— Start of Dataset excerpt —

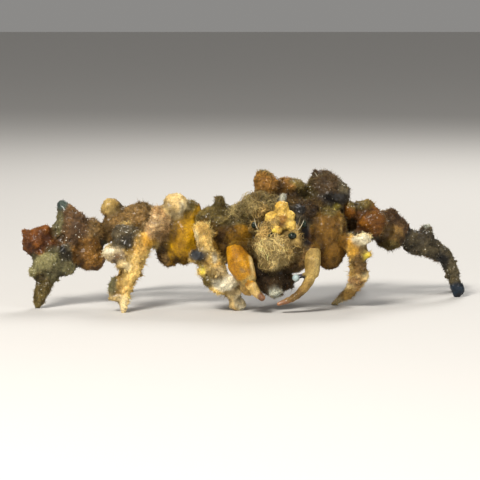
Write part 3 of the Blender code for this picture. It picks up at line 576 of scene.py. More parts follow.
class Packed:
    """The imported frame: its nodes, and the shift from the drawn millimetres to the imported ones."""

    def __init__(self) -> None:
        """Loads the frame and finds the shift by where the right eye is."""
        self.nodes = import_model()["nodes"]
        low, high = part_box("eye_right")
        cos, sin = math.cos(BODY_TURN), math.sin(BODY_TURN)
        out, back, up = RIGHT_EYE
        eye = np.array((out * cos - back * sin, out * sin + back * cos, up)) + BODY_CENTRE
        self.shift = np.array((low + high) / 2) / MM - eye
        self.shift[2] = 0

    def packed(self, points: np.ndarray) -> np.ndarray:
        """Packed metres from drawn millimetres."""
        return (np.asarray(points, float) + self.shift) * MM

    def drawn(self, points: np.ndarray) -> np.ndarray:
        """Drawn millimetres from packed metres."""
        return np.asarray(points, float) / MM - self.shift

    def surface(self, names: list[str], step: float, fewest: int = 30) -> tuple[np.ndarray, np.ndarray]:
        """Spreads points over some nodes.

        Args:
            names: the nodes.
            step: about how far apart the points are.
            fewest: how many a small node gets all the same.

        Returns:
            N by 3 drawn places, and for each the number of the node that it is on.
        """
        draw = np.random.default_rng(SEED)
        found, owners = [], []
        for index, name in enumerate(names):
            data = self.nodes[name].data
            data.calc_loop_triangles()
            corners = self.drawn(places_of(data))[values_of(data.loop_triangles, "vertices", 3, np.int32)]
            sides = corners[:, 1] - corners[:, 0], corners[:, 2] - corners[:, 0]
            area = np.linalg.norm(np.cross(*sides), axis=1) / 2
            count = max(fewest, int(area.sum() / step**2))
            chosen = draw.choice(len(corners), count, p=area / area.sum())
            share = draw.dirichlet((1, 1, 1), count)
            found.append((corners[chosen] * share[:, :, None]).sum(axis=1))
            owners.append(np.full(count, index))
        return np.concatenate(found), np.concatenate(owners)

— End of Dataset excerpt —

Aim of the task: Set down, exactly as written, each line of the data from its opening line through the one containing "imported frame: its". Output nothing more.

The solution:
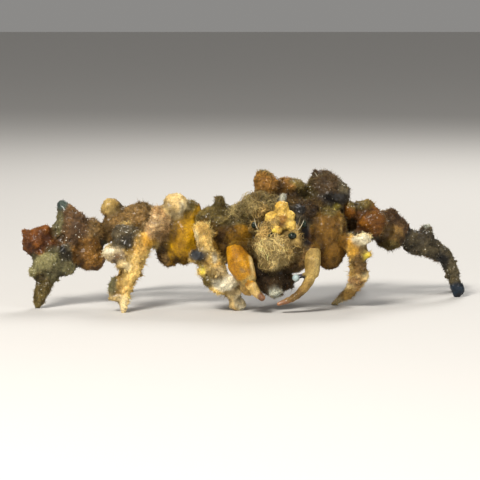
Write part 3 of the Blender code for this picture. It picks up at line 576 of scene.py. More parts follow.
class Packed:
    """The imported frame: its nodes, and the shift from the drawn millimetres to the imported ones."""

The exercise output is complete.